In Kongiganak, A Groundbreaking Microgrid Cuts Heating Costs In Half

Nov 6, 2017

Roderick Phillip, the Puvurnaq Power Company's manager, stands in front of Kongiganak's power plant.
Credit Teresa Cotsirilos / KYUK

In the Yukon-Kuskokwim Delta, staying warm through the winter can cost you. Families spend hundreds of dollars a month on heating fuel, and communities like Kongiganak, colloquially known as Kong, are trying to change that.

After years of hard work, the village's utility company has not only managed to cut some of its residents’ heating bills in half, but built a revolutionary microgrid along the way.

Last month, Roderick Phillip gave me a tour of Kong’s power plant, a loud, gray warehouse off the village boardwalk. "You can look up there and you can see there’s a whole bunch of instruments," he said.

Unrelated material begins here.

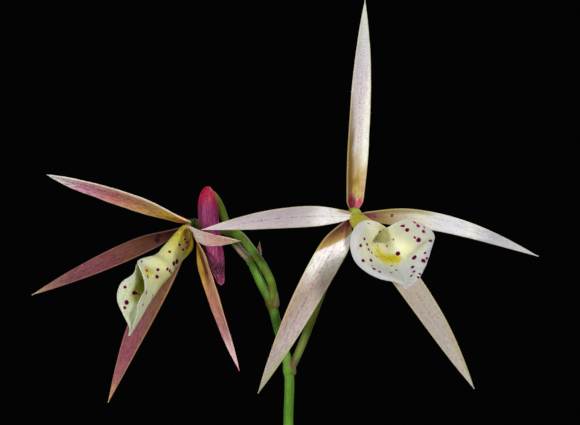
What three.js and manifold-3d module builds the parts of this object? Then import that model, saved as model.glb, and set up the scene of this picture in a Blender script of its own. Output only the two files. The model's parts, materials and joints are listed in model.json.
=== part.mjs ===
// A potted orchid in flower: a spidery brassolaeliocattleya with two star-shaped flowers and a bud
// on one stem, growing from a row of slim canes in a bark-filled clay pot.
// Millimetres, +Z up, front towards -Y, origin at the centre of the pot's flat base.
import * as THREE from "three";
import { mergeVertices } from "three/addons/utils/BufferGeometryUtils.js";
import Module from "manifold-3d";

const wasm = await Module();
wasm.setup();

// Driving sizes of the pot and its filling.
const POT_HEIGHT = 108;
const POT_BASE_RADIUS = 42;
const POT_TOP_RADIUS = 57;
const RIM_RADIUS = 61;
const RIM_HEIGHT = 24;
const POT_WALL = 5;
const POT_FLOOR = 7;
const DRAIN_RADIUS = 4.5;
const DRAIN_CIRCLE = 22;
const DRAIN_COUNT = 4;
const POT_SEGMENTS = 36;
const BARK_TOP = 90;
const CHIP_RINGS = [[0, 1], [14, 5], [27, 10], [38, 14], [46, 18]];
const CHIP_SIZE = [18, 12, 9];
const GAP = 0.4;

// Driving sizes of the plant.
const RHIZOME_RADIUS = 4;
const RHIZOME_Z = BARK_TOP + 5;
const CANE_RADIUS = 5;
const ROOT_RADIUS = 1.3;
const STEM_RADIUS = 1.55;
const PEDICEL_RADIUS = 1.1;
const LEAF_THICKNESS = 1.6;
const LEAF_SEAT = 0.75;
const TEPAL_THICKNESS = 0.75;
const LIP_THICKNESS = 0.65;
const CAP_RADIUS = 2.1;
const TWIST_END = 0.3;
const SEED = 4256;

const COLOURS = {
  clay: 0xb4643c,
  bark: 0x5c3a22,
  rhizome: 0x77704a,
  cane: 0x7d9442,
  leaf: 0x4f7a2b,
  stem: 0x5c892a,
  bud: 0xa0325c,
  tepalPale: 0xd3c8bb,
  tepalPink: 0x9a6764,
  lip: 0xdadcc4,
  column: 0xa59e38,
};

const vec = (x, y, z) => new THREE.Vector3(x, y, z);
const radians = THREE.MathUtils.degToRad;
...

Phillip is the manager of the Puvurnaq Power Company, Kong’s local utility. The village is a member of the Chaninik Wind Group, a group of four communities that’s working together to build new energy systems. Like the other Chaninik villages, Kong gets its electrical power from a hybrid system that uses both diesel and renewable energy. On average, the village's five local wind turbines provide Kong with about 25 percent of its power needs. 

But to get a real sense of why Kong's microgrid is so special, you have to take a walk around town.

After touring the power plant, Phillip and I visited the home of Ralph Kiunya, the General Manager of Kong’s local corporation. Two identical twin toddlers in matching parkas played on the front steps while one of Kiunya's daughters was baking a cake in the kitchen. Kiunya's home is warm and cozy, and he attributes that to the large thermal stove in a corner. The built-in heater was warming the whole house and doing a few other things too.

"You see those kettles?" Kiunya said. "They're warmed constantly when this is on, so I have warm water all the time. We even put wet clothes [on it], even gloves to keep them warm during winter time when it is on."

This thermal stove, and others like it, are what makes Kong’s microgrid so revolutionary. On particularly windy days, Kong’s wind turbines can produce more power than its grid can use. So Kong’s utility company installed thermal stoves in homes throughout the village. The heating units are hooked up to Kong’s microgrid, and excess energy that the wind turbines generate is diverted to them.

Kong's utility company has installed thermal stoves in dozens of homes so far, and Kiunya says that his stove has cut his heating costs by more than 50 percent. He looks forward to using that money for other things. "Mostly groceries," he said with a chuckle. "Good stuff. Yummies for my grandkids."

According to Manager Roderick Phillip, Kiunya’s not alone. He said that Kong residents with thermal stoves are saving hundreds of dollars a month.

"The money’s going into their pockets," he said. "Over 90 percent of our community relies on subsistence, and the savings they’re getting is going to putting more food on the table."

Microgrids are a big deal in Alaska, but even by those standards Kong's is unique. "They're a petri dish; they can be a laboratory," said Dennis Meiners, the founder of Intelligent Energy Systems. Meiners' company specializes in renewable energy solutions for remote communities. He’s worked closely with Phillip over the past few years and helped Kong’s utility develop a sustainable grid.

According to Meiners, Kong’s system has caught the attention of the U.S. Department of Energy, and he recently spoke at a conference in Canada about the project. The way that Kong reroutes its excess energy to heating power could be a model for other communities, and the village wants to increase its use of wind power in the next few years. Meiners expects Kong's wind turbines to displace over 50 percent of the community’s diesel usage, and other microgrid experts are watching the project to see if Kong can pull it off.

Not everyone in the industry thinks that they can. Josh Kraft, an engineer with the Alaska Energy Authority who's familiar with the project, says that Kong could have found more up-to-date wind turbine equipment. "It means that they’re not going to offset as much diesel as we hoped," he said. Newer turbines would have been more effective, said Kraft. This is a fast-advancing field of technology. 

"But that’s how technology goes," he said. "You wouldn’t necessarily use a computer from 10 years ago today."

Dennis Meiners disagrees and said that Kraft seems misinformed about the project. He agrees that the wind turbines aren’t the most up-to-date model, but he said that they’ve been completely reconfigured and adapted to Kong’s needs. No one is making wind turbines that are a perfect fit for Alaska’s villages, so Kong had to build something new.

One way or another, Kong’s microgrid is a learning experience for the energy industry. It's also continuing to evolve. This month, the utility company is installing more thermal stoves and a bank of lithium batteries. According to Roderick Phillip, the increased energy storage should help the microgrid run more efficiently.

"By next month we will have the most advanced system in the northern hemisphere," he said. "And our own people will be taking of it."

Phillip might be overstating this a bit, but Kong’s system is certainly going to be one of the best. Its batteries and new thermal stoves should be up and running by the end of November and Kong’s heating bills are, once again, expected to drop.